I looked at the motor, unashamedly sitting there topless, on the back of the boat; a cigarette dangled from its carburetor. I suddenly felt dirty and looked away. “So… what are you doing under the boat?”
“Looking for peace.”
“A piece of the motor?” I asked.
“Is your room clean?” he asked.
It was the ultimate conversation stopper. My sister and I shared a room, and though my side was virtually immaculate, hers was a disheveled disaster area that had been quarantined for fear of alien life forms. “Pretty clean.” I said.
“We can’t go camping until that room is clean.”
Dad knew my weakness. “I suppose I better go check, if you don’t need any help.”
“I’ll be alright.” He said.
Eventually he did get the motor running. Somewhere in the cloud of exhaust, it choked, gagged, sputtered and wheezed. One time the smoke cleared for a brief moment, and I realized it was dad, who choked, gagged, sputtered and wheezed, as the torrents of sweat ran down his face. There wasn’t much quit in dad, however, the same couldn’t be said for his stuff.
With the motor working, it was time for our family to make the annual pilgrimage to Fort Peck, where the entire family got together for a week of summer fun. Keep in mind this was done in the days before sun-block, skeeter repellent, child safety laws and cell phones.
For those who don’t know what Fort Peck is, it’s a rather large body of water in Eastern Montana. As with most places in the plains, the wind usually blows, and on a large body of water, that means waves.
Naturally the first thing we would do upon arrival is take the little fourteen foot, red and white, fiberglass death skiff out into the middle to see if it would actually keep running. At the time, it was just my sister and I, and after that trip I don’t know how my younger brothers ever came about. My sister and I wore our life jackets that looked like three pillows wrapped around your neck and dad always wore his, having never learned to swim. As with all boats, ours made it to the deepest and roughest part of the lake before shuddering to a halt.

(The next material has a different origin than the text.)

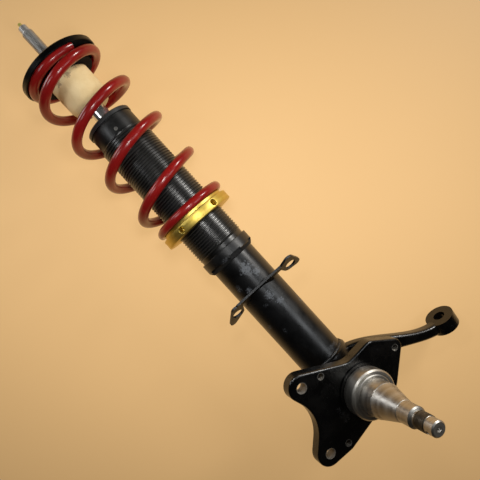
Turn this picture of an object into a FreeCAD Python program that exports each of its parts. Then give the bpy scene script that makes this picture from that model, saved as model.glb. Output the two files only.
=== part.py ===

Amidst the silence dad uttered something he should have been ashamed of, and then cranked on the engine for a few brief seconds before the battery died. Quick as a cat, he slid his way to the motor past the look mom kept trained on him. If it wasn’t for the water splashing over the side, his back surely would have burst into flames. My sister and I tried to keep busy by bailing water instead of fishing, as was my recommendation. It was discarded without as much as a vote.

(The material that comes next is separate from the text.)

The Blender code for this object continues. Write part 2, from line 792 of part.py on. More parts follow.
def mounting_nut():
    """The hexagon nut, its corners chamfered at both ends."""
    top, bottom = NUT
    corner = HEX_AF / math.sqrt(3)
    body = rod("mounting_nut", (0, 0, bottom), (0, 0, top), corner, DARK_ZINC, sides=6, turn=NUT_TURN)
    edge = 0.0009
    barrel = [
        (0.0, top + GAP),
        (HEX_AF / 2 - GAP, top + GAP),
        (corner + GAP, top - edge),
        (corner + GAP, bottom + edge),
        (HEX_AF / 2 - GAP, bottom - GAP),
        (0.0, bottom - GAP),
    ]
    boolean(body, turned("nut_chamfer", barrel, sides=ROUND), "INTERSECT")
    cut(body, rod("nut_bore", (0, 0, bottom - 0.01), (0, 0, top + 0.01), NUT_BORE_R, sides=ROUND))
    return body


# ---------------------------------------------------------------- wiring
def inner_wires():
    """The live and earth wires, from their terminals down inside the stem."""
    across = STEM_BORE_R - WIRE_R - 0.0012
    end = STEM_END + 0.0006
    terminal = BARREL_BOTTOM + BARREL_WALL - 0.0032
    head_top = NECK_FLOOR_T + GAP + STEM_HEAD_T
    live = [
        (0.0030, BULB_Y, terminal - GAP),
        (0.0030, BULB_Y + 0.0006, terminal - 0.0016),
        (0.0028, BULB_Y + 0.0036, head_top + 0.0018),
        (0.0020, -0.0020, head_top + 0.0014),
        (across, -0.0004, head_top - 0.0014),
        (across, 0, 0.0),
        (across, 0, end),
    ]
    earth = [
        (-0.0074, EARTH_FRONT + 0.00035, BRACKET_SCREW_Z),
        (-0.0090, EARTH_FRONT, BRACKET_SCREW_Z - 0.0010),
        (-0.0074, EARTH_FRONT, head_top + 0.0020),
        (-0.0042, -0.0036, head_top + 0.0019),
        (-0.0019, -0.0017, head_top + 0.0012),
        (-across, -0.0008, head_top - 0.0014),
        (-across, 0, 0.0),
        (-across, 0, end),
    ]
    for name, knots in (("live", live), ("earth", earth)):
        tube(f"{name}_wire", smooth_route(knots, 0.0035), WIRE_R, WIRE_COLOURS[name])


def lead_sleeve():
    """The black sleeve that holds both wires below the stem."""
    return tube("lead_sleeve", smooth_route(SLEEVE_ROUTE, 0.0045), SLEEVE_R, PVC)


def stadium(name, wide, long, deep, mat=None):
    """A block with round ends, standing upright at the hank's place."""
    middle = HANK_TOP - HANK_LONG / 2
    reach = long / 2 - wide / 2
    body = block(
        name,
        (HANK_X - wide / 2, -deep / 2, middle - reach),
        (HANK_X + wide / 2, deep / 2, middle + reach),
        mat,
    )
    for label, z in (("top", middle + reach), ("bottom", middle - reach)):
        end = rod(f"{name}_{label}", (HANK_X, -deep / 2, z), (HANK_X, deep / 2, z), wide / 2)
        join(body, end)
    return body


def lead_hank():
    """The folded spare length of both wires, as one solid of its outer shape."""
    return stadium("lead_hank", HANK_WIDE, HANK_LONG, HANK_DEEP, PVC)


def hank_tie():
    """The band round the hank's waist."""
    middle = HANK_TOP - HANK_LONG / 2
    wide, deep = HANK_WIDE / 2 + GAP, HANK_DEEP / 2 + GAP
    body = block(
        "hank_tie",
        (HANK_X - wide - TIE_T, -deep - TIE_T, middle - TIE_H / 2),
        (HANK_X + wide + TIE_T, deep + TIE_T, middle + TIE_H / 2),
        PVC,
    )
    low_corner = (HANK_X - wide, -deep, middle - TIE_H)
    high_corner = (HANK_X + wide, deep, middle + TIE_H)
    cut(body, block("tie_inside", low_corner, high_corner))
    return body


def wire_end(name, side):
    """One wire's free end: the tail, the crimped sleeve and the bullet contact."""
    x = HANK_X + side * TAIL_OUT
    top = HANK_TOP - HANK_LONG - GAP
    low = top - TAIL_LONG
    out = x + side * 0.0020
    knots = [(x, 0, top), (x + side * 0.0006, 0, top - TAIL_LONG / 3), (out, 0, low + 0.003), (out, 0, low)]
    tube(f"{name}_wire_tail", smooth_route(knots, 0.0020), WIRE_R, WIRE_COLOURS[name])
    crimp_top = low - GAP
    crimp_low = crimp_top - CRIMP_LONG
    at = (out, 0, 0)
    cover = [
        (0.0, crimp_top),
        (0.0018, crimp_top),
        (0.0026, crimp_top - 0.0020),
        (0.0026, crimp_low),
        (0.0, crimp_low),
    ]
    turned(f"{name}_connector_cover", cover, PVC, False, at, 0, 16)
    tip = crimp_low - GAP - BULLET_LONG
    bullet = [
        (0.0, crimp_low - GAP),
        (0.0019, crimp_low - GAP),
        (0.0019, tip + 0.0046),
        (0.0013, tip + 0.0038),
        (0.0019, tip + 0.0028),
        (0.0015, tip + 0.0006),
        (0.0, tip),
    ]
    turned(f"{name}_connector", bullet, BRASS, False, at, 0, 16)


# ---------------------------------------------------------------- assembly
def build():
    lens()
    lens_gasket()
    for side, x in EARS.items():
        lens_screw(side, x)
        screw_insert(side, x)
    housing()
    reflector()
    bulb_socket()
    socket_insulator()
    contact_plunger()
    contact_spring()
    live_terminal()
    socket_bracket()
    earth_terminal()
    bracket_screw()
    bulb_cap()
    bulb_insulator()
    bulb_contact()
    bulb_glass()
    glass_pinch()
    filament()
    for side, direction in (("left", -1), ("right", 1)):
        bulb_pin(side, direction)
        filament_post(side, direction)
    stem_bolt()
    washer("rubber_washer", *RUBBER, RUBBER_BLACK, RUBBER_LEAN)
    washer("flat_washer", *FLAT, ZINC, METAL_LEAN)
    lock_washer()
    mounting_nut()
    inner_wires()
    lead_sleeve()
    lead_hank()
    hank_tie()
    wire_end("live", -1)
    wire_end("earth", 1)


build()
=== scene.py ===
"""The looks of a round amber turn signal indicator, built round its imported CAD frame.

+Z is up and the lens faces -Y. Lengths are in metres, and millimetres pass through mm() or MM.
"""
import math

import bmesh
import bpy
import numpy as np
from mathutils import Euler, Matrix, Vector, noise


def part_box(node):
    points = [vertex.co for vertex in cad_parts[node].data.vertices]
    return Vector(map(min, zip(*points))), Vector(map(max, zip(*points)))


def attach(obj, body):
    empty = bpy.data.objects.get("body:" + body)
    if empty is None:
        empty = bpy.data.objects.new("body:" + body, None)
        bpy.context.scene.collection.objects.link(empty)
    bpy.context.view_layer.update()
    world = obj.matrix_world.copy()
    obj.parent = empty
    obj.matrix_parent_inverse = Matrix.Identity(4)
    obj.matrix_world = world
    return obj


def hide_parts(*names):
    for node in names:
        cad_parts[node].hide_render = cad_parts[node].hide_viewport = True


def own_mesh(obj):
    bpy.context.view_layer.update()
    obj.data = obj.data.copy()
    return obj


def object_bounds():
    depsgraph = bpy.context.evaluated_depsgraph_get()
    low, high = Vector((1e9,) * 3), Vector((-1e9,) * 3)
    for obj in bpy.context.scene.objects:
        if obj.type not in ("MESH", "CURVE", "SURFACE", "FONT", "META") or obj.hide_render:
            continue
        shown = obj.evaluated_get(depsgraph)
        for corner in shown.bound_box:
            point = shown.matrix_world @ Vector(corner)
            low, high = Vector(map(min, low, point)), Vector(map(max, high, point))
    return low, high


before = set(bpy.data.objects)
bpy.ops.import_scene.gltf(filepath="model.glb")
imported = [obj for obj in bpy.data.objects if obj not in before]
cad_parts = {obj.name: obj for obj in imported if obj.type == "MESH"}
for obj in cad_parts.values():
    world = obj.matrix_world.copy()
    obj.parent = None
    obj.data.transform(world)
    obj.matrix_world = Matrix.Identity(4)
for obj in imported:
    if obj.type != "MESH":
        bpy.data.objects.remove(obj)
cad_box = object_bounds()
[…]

The earliest models of outboards, as dad’s was, were equipped with a backup plan. They came with a starter rope. In order to pull the starter rope, you had to wrap it around the flywheel first. This ingenious setup gave you one pull; at best. He worked feverously, wrapping and pulling, wrapping and pulling. Eventually dad ran too short of breath to continue the vocabulary lesson my red faced sister and I had been paying close attention to. He finally dropped his rope, too weak to even throw it, and accepted the paddle mom must have been going to hand him, because she was standing right behind him with it. Even though I was young and not very smart, as my older sister pointed out every hour on the hour, the exchange seemed odd. I never really understood the look on dad’s face until I took my own wife on a boating excursion…

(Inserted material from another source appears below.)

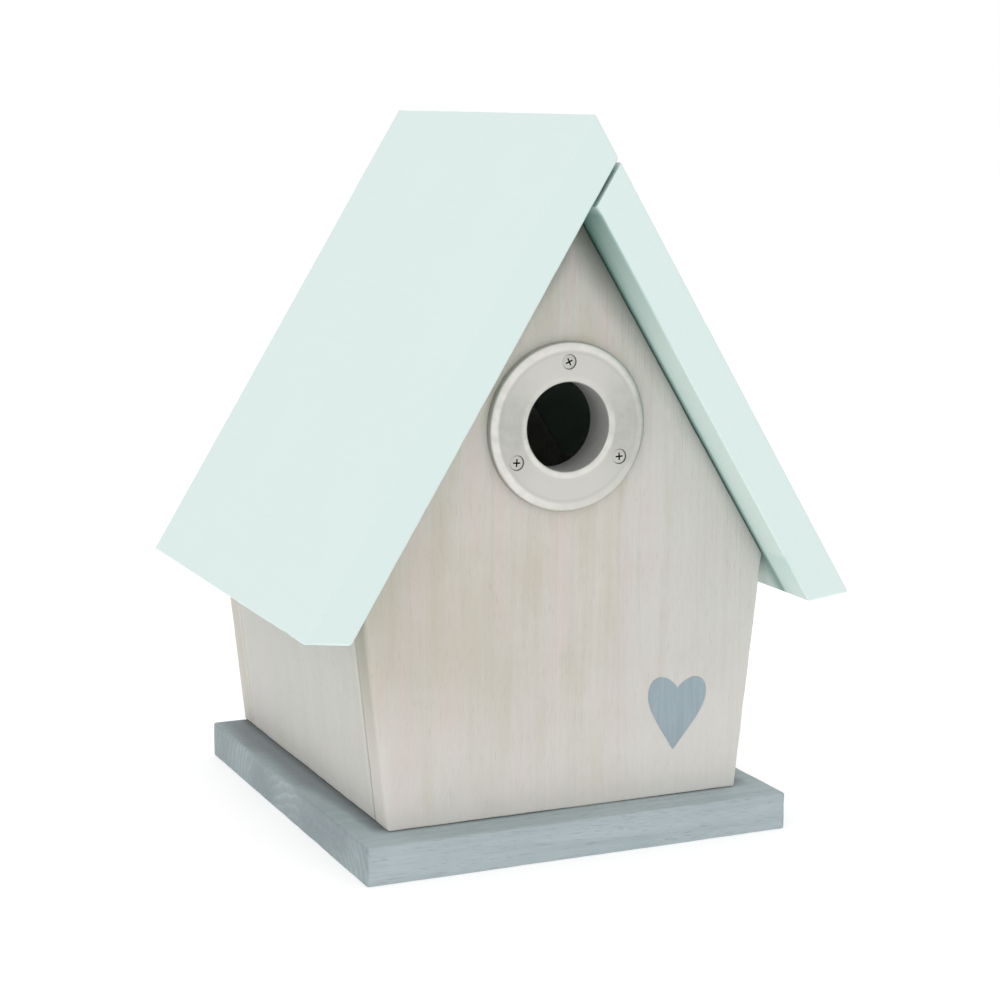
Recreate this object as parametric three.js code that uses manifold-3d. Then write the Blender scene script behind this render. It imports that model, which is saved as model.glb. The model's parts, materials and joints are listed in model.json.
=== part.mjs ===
// A wooden nest box with a steep two-board roof, millimetres, +Z up, front facing -Y.
// The origin is the middle of the base plate's underside. The right roof board is a hinged lid.

import * as THREE from 'three';
import { mergeVertices } from 'three/addons/utils/BufferGeometryUtils.js';
import Module from 'manifold-3d';

const wasm = await Module();
wasm.setup();

// ---- Driving dimensions ----

const baseWidth = 183;
const baseDepth = 196;
const baseThickness = 15.5;
const baseBack = baseDepth / 2;

const boardThickness = 14; // front panel, back panel and walls
const bodyFront = -82.3;
const bodyBottomWidth = 153;
const wallLean = 0.11; // outward run of a side for each millimetre of height

const ridgeHeight = 290;
const eaveHeight = 97.7; // outer corner of the eave
const eaveDrop = 2.3; // how much lower the eave's inner corner is
const roofPitch = THREE.MathUtils.degToRad(58.62);
const roofThickness = 17.5;
const roofFront = -101.5;
const ridgeGap = 1.3; // slot between the fixed roof board and the lid
const restGap = 0.3; // clearance where a board meets a sloping neighbour

const entranceX = -2.4;
const entranceHeight = 170;
const entranceRadius = 17.5;
const ringRadius = 33.2;
const ringThickness = 3.5;
const ringLip = new THREE.Vector2(1.6, 0.9); // rounding of the ring's inner edge, inward and in depth
const ringEdge = new THREE.Vector2(3.2, 1.2); // rounding of its outer edge
const ringScrewCircle = 25.4;
const ringScrewCount = 3;
const ringScrewSink = 0.2;

const heartX = 48.4;
const heartMiddle = 49.7;
const heartWidth = 26.4;
const heartHeight = 29.9;
const heartTilt = THREE.MathUtils.degToRad(-4);
const heartFilm = 0.2;
const heartSteps = 24;
// Points and handles of half the heart, as fractions of its half width and its height.
const heartFlankPull = new THREE.Vector2(0.6, 0.36);
const heartCheekLow = new THREE.Vector2(1, 0.58);
const heartCheek = new THREE.Vector2(1, 0.77);
const heartCheekHigh = new THREE.Vector2(1, 1.07);
const heartNotchPull = new THREE.Vector2(0.38, 1.07);
const heartNotch = new THREE.Vector2(0, 0.85);

const hingeLength = 25;
const hingeLeafWidth = 11.5;
const hingeLeafThickness = 1;
const hingeSpacing = 116;
const hingeKnuckleRadius = 2.3;
const hingePinRadius = 1.1;
const hingeBoreRadius = 1.2;
const hingeLift = 0.1; // clearance between the hinge and the board it lies on
const hingeScrewAcross = 7.2; // from the hinge line to the screws
const hingeScrewAlong = 7.5; // from the hinge's middle to the screws
const hingePinOverhang = 0.6;

const drainRadius = 3;
const drainX = 35;
const drainFrontY = -40;
const drainRearY = 56;

const hangerHeight = 200;
const hangerWidth = 44;
const hangerTall = 16;
const hangerThickness = 1.2;
const hangerScrewInset = 5;
const keyholeHeadRadius = 4.5;
const keyholeHeadDrop = 2.2;
const keyholeSlotRadius = 2.2;
const keyholeSlotTop = 5.2;
const keyholeRoomWidth = 16; // hollow behind the keyhole for the wall screw's head
const keyholeRoomDepth = 4;
const keyholeRoomRim = 1;

const screwSink = 0.05;
const baseScrewSink = 0.5;
const baseScrewFrontY = -45;
const baseScrewRearY = 61;
const bradSink = 1.5;
const bradLowZ = 34;
const bradHighZ = 92;
const roofBradNearX = 30;
const roofBradFarX = 85;

const roundSides = 40;
const hingeSides = 16;
const smallSides = 12;
const bradSides = 8;
const roundingSteps = 5;
const drillClearance = 0.1;
const cutBeyond = 1; // how far a cutter runs past the face it opens
const weldDistance = 1e-5;

// ---- Colours ----

const mintPaint = { color: 0xdeede9, roughness: 0.6, metalness: 0 };
const whitewash = { color: 0xcdc8c0, roughness: 0.75, metalness: 0 };
const blueGreyStain = { color: 0xa8b8bc, roughness: 0.65, metalness: 0 };
const satinMetal = { color: 0xd2d0ca, roughness: 0.35, metalness: 0.9 };
const zincPlate = { color: 0xb9bcc0, roughness: 0.4, metalness: 0.9 };

// ---- Sections and helpers ----

const slope = Math.tan(roofPitch);
const roofRise = roofThickness / Math.cos(roofPitch);
const bodyBottom = baseThickness;
const wallFront = bodyFront + boardThickness;
const wallBack = baseBack - boardThickness;
const wallRun = boardThickness * Math.hypot(1, wallLean);

const group = new THREE.Group();
const solids = new Map();

function solidOf(geometry) {
  const bare = geometry.clone();
  bare.deleteAttribute('normal');
  bare.deleteAttribute('uv');
  const merged = mergeVertices(bare, weldDistance);
  return new wasm.Manifold(new wasm.Mesh({
    numProp: 3,
    vertProperties: new Float32Array(merged.attributes.position.array),
    triVerts: new Uint32Array(merged.index.array),
  }));
}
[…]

We decided to try for walleyes that fateful night and motored over to a point we’d seen earlier. As usual, we didn’t catch anything, but the wind started to blow putting nice two to three foot rollers on Lake Sacajawea. With my vote rudely tossed out on a technicality, we departed for camp. The ride home was wet and rough and loud. I could hardly hear the engine over the constant weather updates my wife was sending in from her side, two feet away. She was completely insensitive to the fact that I was getting wet too. With a play by play of how much water was coming over her side of the boat, we made better time than we probably would have otherwise. She seemed angry and vowed to never go night fishing with me again. I wish I could say that was the only thing she vowed never to do at night with me again, but we won’t discuss that here.
It must have been something in that exchange between mom and dad all those years ago, because I still don’t carry a paddle on the boat, and I think it’s saved my life more than once.
One cold windy day and the second voyage with the new, used boat, I discovered a problem with the shifter. I knew it would be difficult to load the boat in reverse, but was beginning to think that would have to happen. After messing with the shifter lever, I finally got into forward, only to turn and see my loving wife standing behind me with her Ugly Stick and the vengeful glare of an Egyptian slave trader.
“Quit fooling around and sit down!” I said as she hit me with the fiberglass whip. “You need counseling!” I said as I took one to the head.
The boating regulations say that you need a paddle for safety. I say you shouldn’t have one for the same reason.